A processo alle Assise criminali mandatario commerciale di 33 anni della Banca Raiffeisen di Lugano, fra falsi documenti e contatti nel dark web
Nove mesi, dal marzo alla vigilia di Natale di due anni fa. Un 'castello' di operazioni bancarie così da costruirsi quel benessere economico di cui, ha ammesso in aula, aveva "eccessive aspettative". Mandatario commerciale alla Banca Raiffeisen di Lugano, dove lavorava da dieci anni, 33enne, è a processo davanti alle Assise criminali, accusato di truffa per mestiere, consumata e tentata, ripetuto abuso di un impianto per l'elaborazione di dati, furto, ripetuta falsità in documenti, ripetuto riciclaggio di denaro, ripetuta carente diligenza in operazioni finanziarie. Reati che si riassumono in un ammanco di circa 15 milioni di franchi, fra valuta svizzera, euro e dollari.

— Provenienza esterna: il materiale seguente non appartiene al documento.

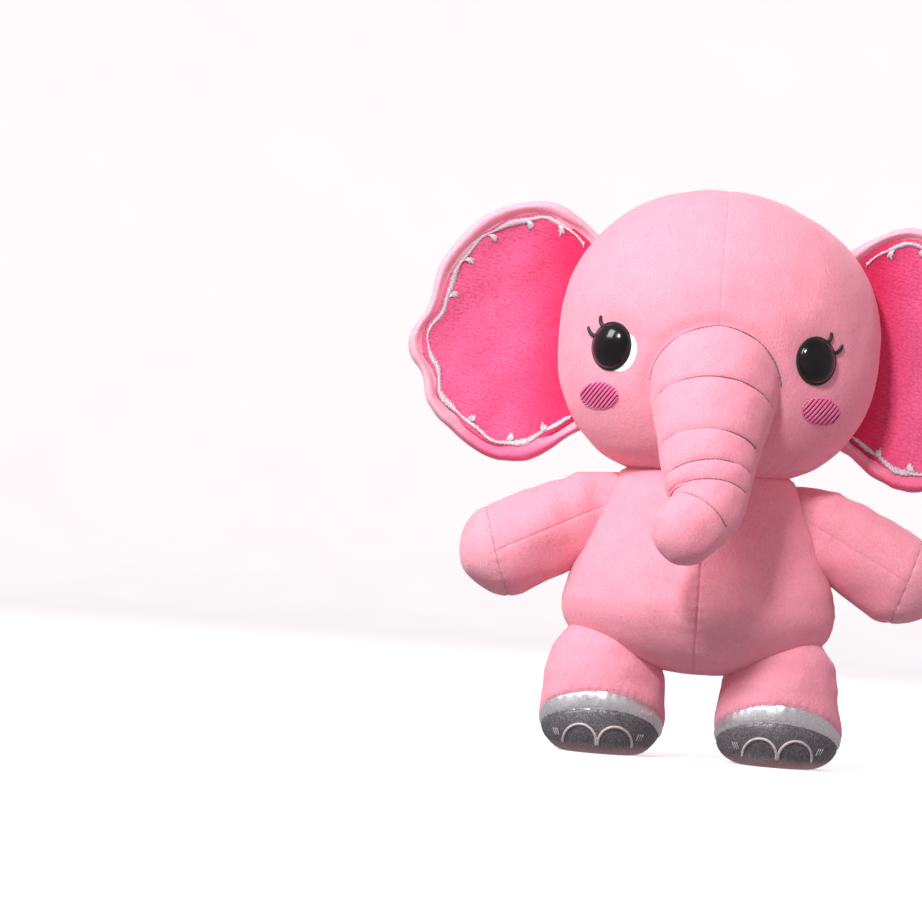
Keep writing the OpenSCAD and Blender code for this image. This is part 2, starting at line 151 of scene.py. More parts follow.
def lumps(p, size, seed, count=14):
    """Soft random swellings of about unit height, from waves in random directions."""
    rng = np.random.default_rng(seed)
    total = np.zeros(len(p))
    for _ in range(count):
        direction = rng.normal(size=3)
        direction /= np.linalg.norm(direction)
        wave = size * rng.uniform(0.7, 1.7)
        total += np.sin(p @ direction * 2 * math.pi / wave + rng.uniform(0, 2 * math.pi))
    return total / math.sqrt(count / 2)


def seam(across, along, depth=0.9, width=0.75, pull=5.0, pucker=6.5):
    """Height of the fabric by a seam: a narrow groove, a shallow valley, and puckers along it."""
    near = np.exp(-(across / width) ** 2)
    round_about = np.exp(-(across / pull) ** 2)
    waves = np.sin(2 * math.pi * along / pucker + 2.2 * np.sin(along / 13.0))
    return -depth * near - 0.55 * depth * round_about + 0.28 * depth * waves * round_about * (1 - near)


def spline(points, steps, closed=False):
    """Catmull-Rom curve through points, each span cut in steps."""
    p = np.asarray(points, float)
    n = len(p)
    out = []
    for i in range(n if closed else n - 1):
        if closed:
            a, b, c, d = (p[(i + k) % n] for k in (-1, 0, 1, 2))
        else:
            a, b, c, d = p[max(i - 1, 0)], p[i], p[i + 1], p[min(i + 2, n - 1)]
        for t in np.arange(steps) / steps:
            out.append(0.5 * (2 * b + (c - a) * t + (2 * a - 5 * b + 4 * c - d) * t ** 2
                              + (3 * b - a - 3 * c + d) * t ** 3))
    if not closed:
        out.append(p[-1])
    return np.array(out)


def crowded(seams, coarse, fine, reach):
    """Angles round a form, in radians, close together near its seams."""
    angles = []
    a = -180.0
    while a < 180 - fine / 2:
        angles.append(a)
        gap = min(abs((a - s + 180) % 360 - 180) for s in seams)
        a += fine if gap < reach else coarse
    return np.radians(angles)


# ---------- meshes ----------

def row(points):
    """Millimetres from the body's axis to metres in the row frame."""
    return (np.asarray(points, float) + AXIS) * MM


def new_mesh(name, points, faces, finish):
    mesh = bpy.data.meshes.new(name)
    mesh.from_pydata(row(points).tolist(), [], [list(map(int, face)) for face in faces])
    tidy = bmesh.new()
    tidy.from_mesh(mesh)
    bmesh.ops.remove_doubles(tidy, verts=tidy.verts, dist=1e-6)
    bmesh.ops.recalc_face_normals(tidy, faces=tidy.faces)
    tidy.to_mesh(mesh)
    tidy.free()
    mesh.shade_smooth()
    mesh.materials.append(finish)
    piece = bpy.data.objects.new(name, mesh)
    scene.collection.objects.link(piece)
    return piece


def ring_faces(rows, cols):
    """Quads over rows of points that close round, then a fan to a pole point at each end."""
    i, j = np.meshgrid(np.arange(rows - 1), np.arange(cols), indexing="ij")
    k = (j + 1) % cols
    quads = np.stack([i * cols + j, i * cols + k, (i + 1) * cols + k, (i + 1) * cols + j], -1)
    faces = quads.reshape(-1, 4).tolist()
    start, end = rows * cols, rows * cols + 1
    last = (rows - 1) * cols
    for c in range(cols):
        d = (c + 1) % cols
        faces.append([start, d, c])
        faces.append([end, last + c, last + d])
    return faces


def closed_form(name, rings, finish):
    """A closed skin over rings (rows x columns x 3), each end drawn together at its middle."""
    rings = np.asarray(rings, float)
    rows, cols = rings.shape[:2]
    points = np.vstack([rings.reshape(-1, 3), rings[0].mean(0), rings[-1].mean(0)])
    return new_mesh(name, points, ring_faces(rows, cols), finish)


def points_of(piece):
    flat = np.empty(len(piece.data.vertices) * 3)
    piece.data.vertices.foreach_get("co", flat)
    return flat.reshape(-1, 3) / MM - AXIS


def normals_of(piece):
    flat = np.empty(len(piece.data.vertices) * 3)
    piece.data.vertices.foreach_get("normal", flat)
    return flat.reshape(-1, 3)


def set_points(piece, points):
    piece.data.vertices.foreach_set("co", row(points).ravel())
    piece.data.update()


def raise_skin(piece, height):
    """Moves each point along its normal by height(points), in millimetres."""
    p = points_of(piece)
    set_points(piece, p + normals_of(piece) * height(p)[:, None])


def split(piece, name, at, normal, finish):
    """Cuts a piece with a plane: the side that normal points to becomes a new piece."""
    other = piece.copy()
    other.data = piece.data.copy()
    other.name = name
    other.data.materials.clear()
    other.data.materials.append(finish)
    scene.collection.objects.link(other)
    for part, keep_outer in ((piece, False), (other, True)):
        cut = bmesh.new()
        cut.from_mesh(part.data)
        bmesh.ops.bisect_plane(
            cut, geom=cut.verts[:] + cut.edges[:] + cut.faces[:], plane_co=Vector(row(at)),
            plane_no=Vector(normal), clear_inner=keep_outer, clear_outer=not keep_outer)
        rim = [edge for edge in cut.edges if edge.is_boundary]
        tuck(cut, rim, Vector(normal) * (1 if keep_outer else -1))
        cut.to_mesh(part.data)
        cut.free()
        part.data.shade_smooth()
    return other


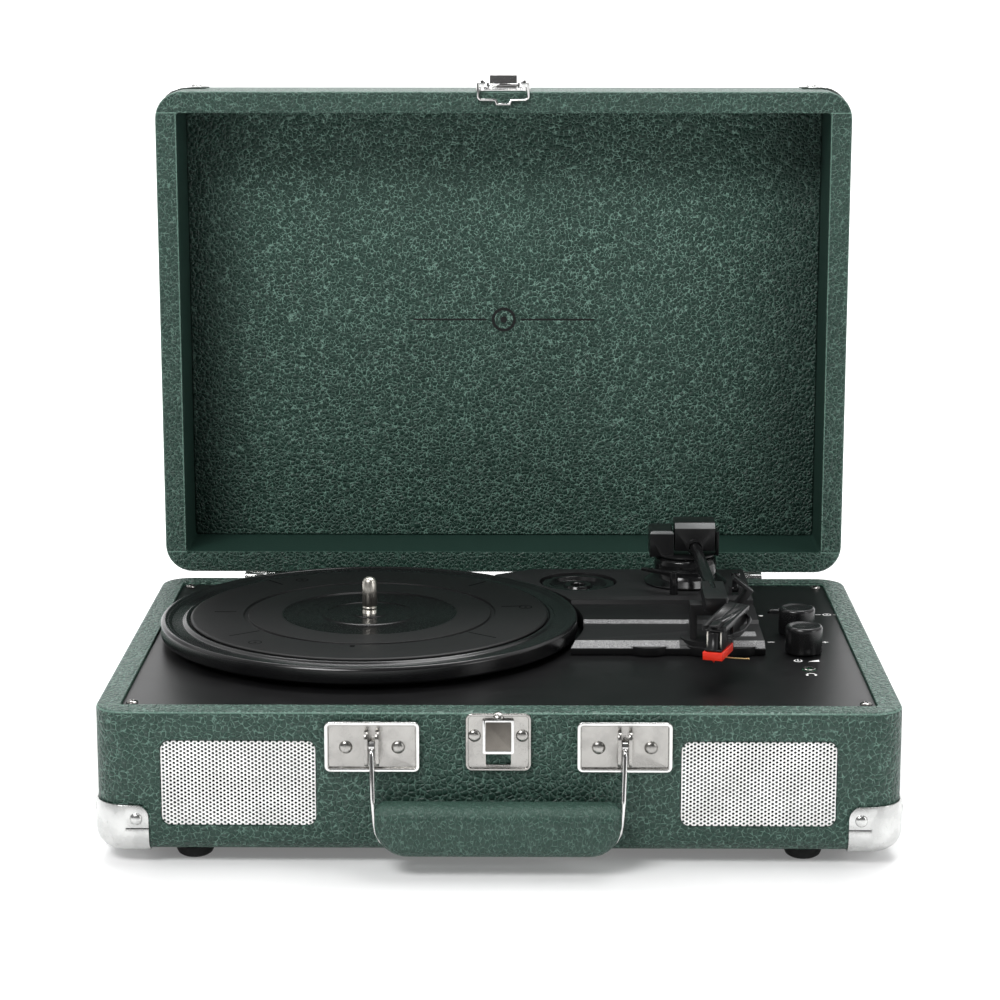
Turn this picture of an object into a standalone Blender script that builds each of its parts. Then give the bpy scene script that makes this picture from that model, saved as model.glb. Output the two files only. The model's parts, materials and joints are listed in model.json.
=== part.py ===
"""A suitcase record player: a leatherette case with a hinged lid, a belt-driven platter, a tonearm,
two front speakers and a carrying handle.

All sizes are in millimetres, in the case's own frame: x to the right, y to the back, z up, with the
middle of the base box over the origin and the feet on z = 0. The shape makers turn them into metres.
The lid is modelled shut and its axis then stands it open.
"""

import math

import bmesh
import bpy
from mathutils import Euler, Vector

MM = 0.001
GAP = 0.3  # between pieces that touch

# The case
CASE_WIDTH = 354.0
CASE_DEPTH = 250.0
FOOT_HEIGHT = 6.0
FOOT_X = 135.0
FOOT_Y = 109.0
FOOT_RADIUS = 8.4
FOOT_STEM = 5.0  # radius of the foot's stem, and of the face it stands on
RIM_TOP = 70.3
WALL = 10.8
CORNER_RADIUS = 14.0
CASE_EDGE = 8.0  # rounding of the outer edges away from the rim
RIM_EDGE = 1.6
FRONT = -CASE_DEPTH / 2
BACK = CASE_DEPTH / 2
LID_DEPTH = 44.6
LID_SKIN = 1.6
LINING = 1.1
SHUT_GAP = 1.0
LID_RIM = RIM_TOP + SHUT_GAP
LID_TOP = LID_RIM + LID_DEPTH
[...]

«Non avevo una Ferrari, non andavo in vacanza dieci volte all'anno, lavoravo 5 giorni su 7, eppure riuscivo a starci a pelo. Volevo così avere un'auto più bella, fare vacanze, frequentare bei ristoranti. Uno stile di vita più agiato. Del resto fra le mie spese e quelle della mia compagna non ci restava granché». Quei soldi che, per professione, aveva quotidianamente fra le mani e che, con abilità e pianificazione estrema, decide di rubare in un crescendo di illeciti che lo portano fino "all'ultima leggerezza", il biglietto aereo già pronto per Panama.
Un fare truffaldino iniziato qualche anno prima, nel 2014, quando prelevò indebitamente da una cassetta di sicurezza di un cliente una busta contenente monete e lingotti d'oro, pietre preziose e gioielli. Un primo furto che scatenò la necessità, per non farsi scoprire, di produrre documenti falsi. Un vortice, come da lui stessa ammissione, di cui diventava cosciente via via ma dal quale non riusciva a venirne fuori, tanto da immergersi nel dark web per estorcere conti e nominativi.
La Corte, presieduta dal giudice Amos Pagnamenta, è chiamata, in quella che si prospetta un'intensa giornata di dibattimento, a ricostruire i fatti descritti nel corposo atto d'accusa dal procuratore pubblico Andrea Maria Balerna.